The protest is denied as to drawback claimed in the amended drawback claim filed on August 30, 1989, and the second amended drawback claim filed on July 17, 1990. These claims should be liquidated without drawback. The protested claim is denied in part (as to the June 17 and 22, 1985, importations) and granted in part (as to the June 9, 1985, importation), to the extent the merchandise entered, as finally liquidated, in that importation is sufficient in quantity to "cover" the quantity designated, and provided that the importation is not designated for drawback in another drawback claim.
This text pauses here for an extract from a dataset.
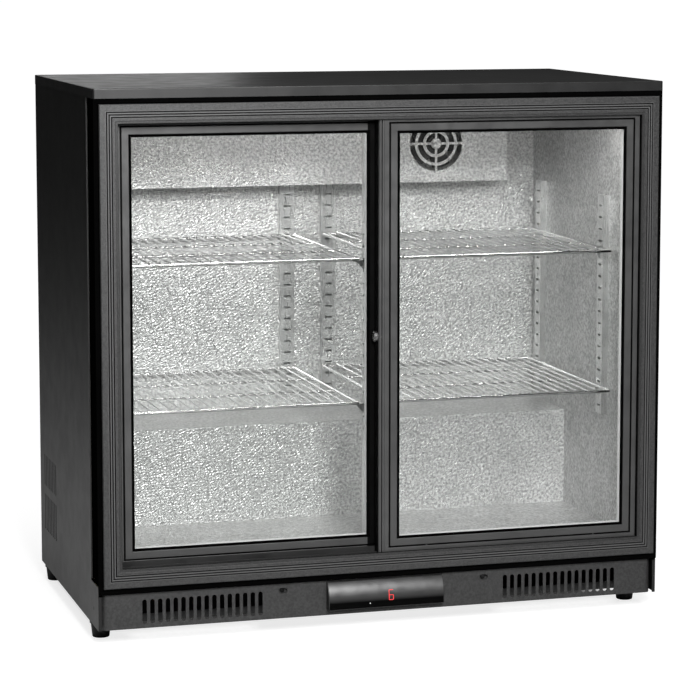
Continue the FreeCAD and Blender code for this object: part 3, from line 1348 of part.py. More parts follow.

The protest is GRANTED in part and DENIED in part. In accordance with Section 3A(11)(b) of Customs Directive 099 3550- 065, dated August 4, 1993, Subject: Revised Protest Directive, this decision should be mailed, with the Customs Form 19, by your office to the protestant no later than 60 days from the date of this letter. Any reliquidation of the entry in accordance with the decision must be accomplished prior to mailing of the decision. Sixty days from the date of the decision the Office of Regulations and Rulings will take steps to make the decision available to Customs personnel via the Customs Rulings Module in ACS and the public via the Diskette Subscription Service, Lexis, Freedom of Information Act, and other public access channels.